Cardiac Catheterization is a test used to evaluate your coronary arteries and heart valve function, It will identify the size and location of plaques that may have built up in your arteries from atherosclerosis, the strength of your heart muscle, and the adequacy of valve function. To start the cardiac catheterization, the interventional cardiologist threads a catheter (thin flexible tube) through a blood vessel in your arm or groin and into your heart. With the catheter in place, the cardiologist can measure blood pressure, take blood samples, and inject dyes into your coronary arteries or arteries elsewhere in your body to trace the movement of blood through the arteries and chambers of the heart. By watching the dye move through your heart's chambers and blood vessels, your cardiologist can see whether the arteries are narrowed or blocked, and whether the valves are working properly. This helps determine whether you may need bypass or valve surgery (by a cardiac surgeon) or angioplasty or catheter-based valve repair (by an interventional cardiologist).

7. What types of procedures do interventional cardiologists perform?
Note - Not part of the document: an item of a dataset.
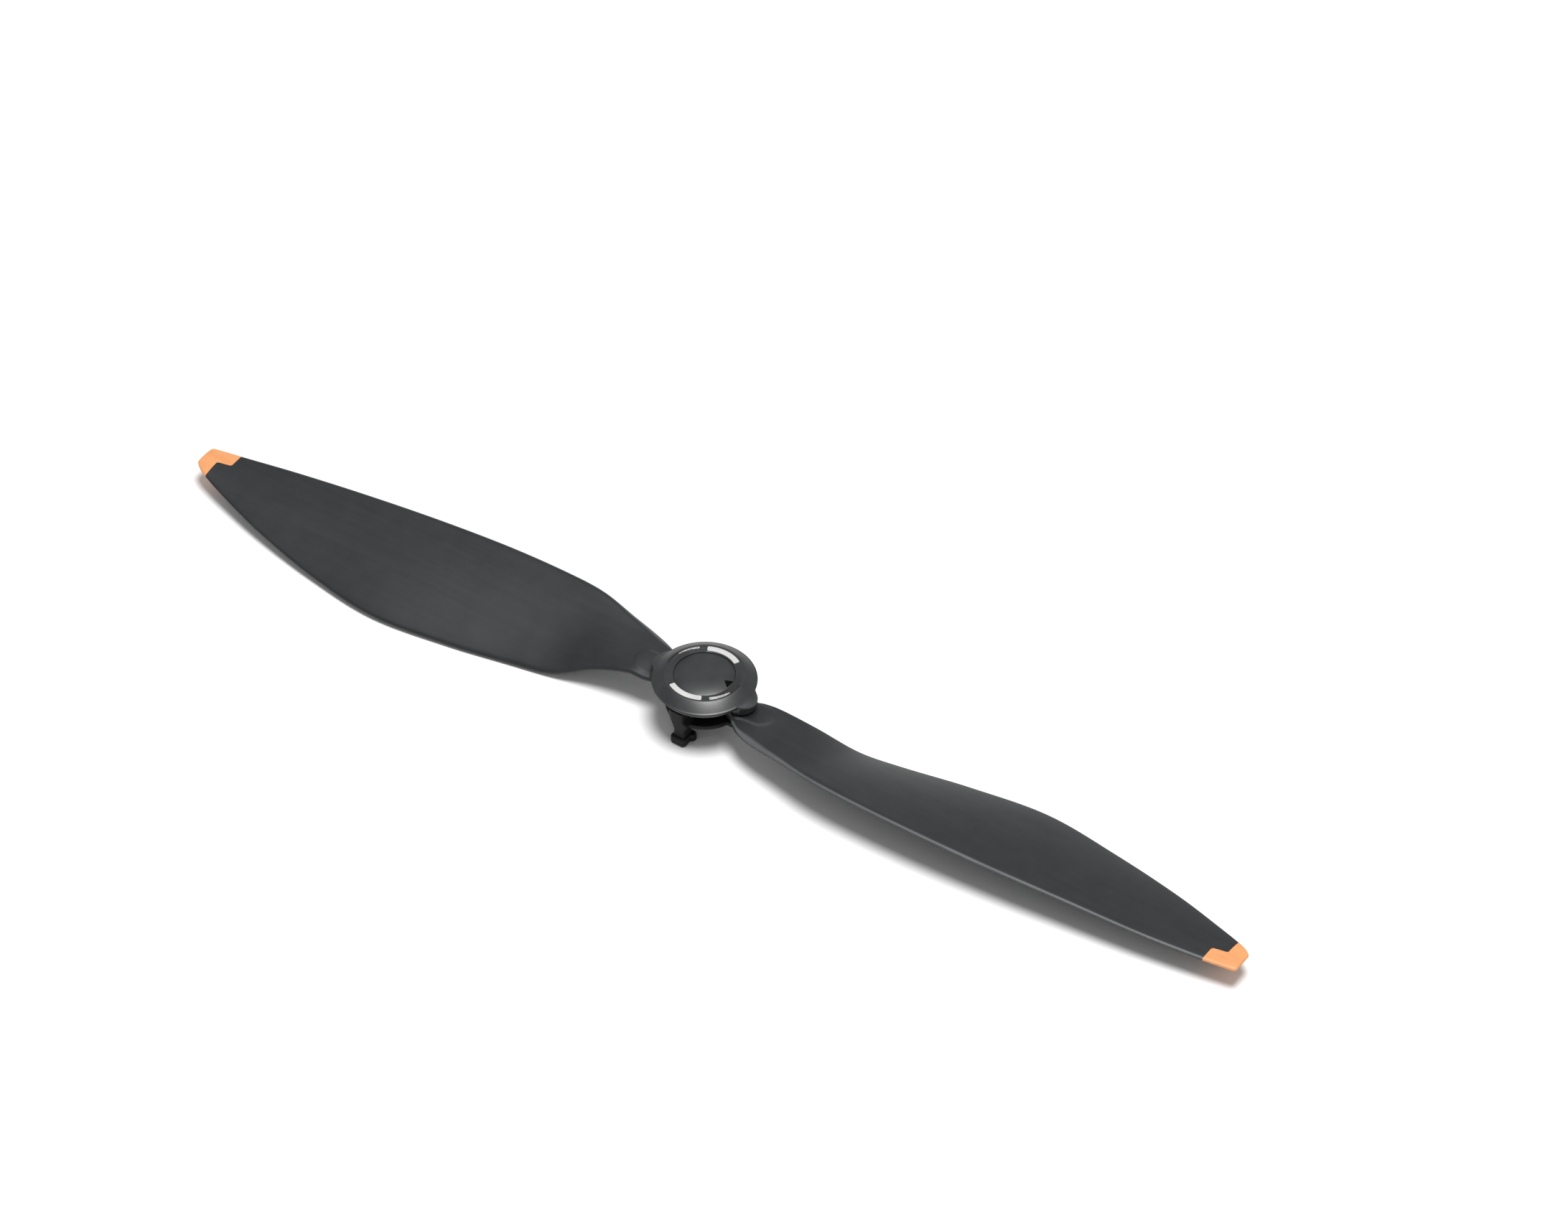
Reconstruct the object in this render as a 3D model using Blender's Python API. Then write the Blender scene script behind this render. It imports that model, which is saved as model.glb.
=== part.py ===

Interventional cardiologists at HVI select one or more procedures best-suited to each patient. Some of these procedures include:

  • Angioplasty and stenting – A long, slender tube is inserted through a blood vessel in your leg or wrist, and guided to the heart or elsewhere in your body. A dye is injected through the arteries to guide the cardiologist during the stenting procedure. A balloon at the tip of the catheter is inflated to stretch open the artery and restore increased blood flow to the heart. In most cases, a small metal mesh cylinder called a stent is then placed in the vessel to help keep it open.
  • Atherectomy – Devices with tiny blades are sometimes used to cut away plaque deposits caused by atherosclerosis inside the blood vessel.
  • Carotid Stenting – Similarly, balloons and stents can be used to open the carotid arteries, the main blood vessels to the brain, and thereby lessen the risk of stroke. This procedure was just recently approved by the FDA.
  • Embolic Protection – In some cases, particularly when the narrowing being treated is in a bypass graft or in the carotid arteries, filters and other specialized devices are used to help ensure that pieces of the plaque don't break off and travel in the blood to cause damage.
  • Percutaneous mitral valve repair – A catheter is introduced through a blood vessel in your leg and guided through a vein to the heart. Smaller catheters holding a special clip is guided into place and positioned near to, or actually attached to, the mitral valve to make it function properly. This is a very new procedure and HVI is one of just a few centers in the world participating in the clinical trials for this procedure.

8. What is a drug-coated stent?

A stent is a mesh metal tube inserted after angioplasty to keep the artery propped open. Drug-coated stents (also called drug-eluting stents) provide an additional benefit: They release a medication that prevents scarring during the first few weeks after insertion, when scarring is most likely to occur. With traditional stents, about 20% of patients who undergo angioplasty experience restenosis – scarring of tissue around the stent – which can narrow or block the artery again. Use of a drug-coated stent dramatically lowers the patient's risk of needing another procedure due to restenosis. Although drug-coated stents were just approved by the FDA in April 2003, cardiac patients at HVI have had access to these devices for years, through clinical trials. HVI physicians have been pioneers in all phases of the development of drug-coated stents, and continue to participate in and direct clinical trials offering new generations of these devices to patients.

9. Who are the experts in interventional cardiology?

The Interventional Cardiology team of physicians at Brigham and Women's Hospital are world-renowned leaders in their field – utilizing state-of-the-art technology and procedures, many of which have been developed and tested at Brigham and Women's Hospital. The catheterization laboratories at HVI support approximately 1,800 coronary interventions and over 5,000 total procedures each year, including many on an outpatient basis.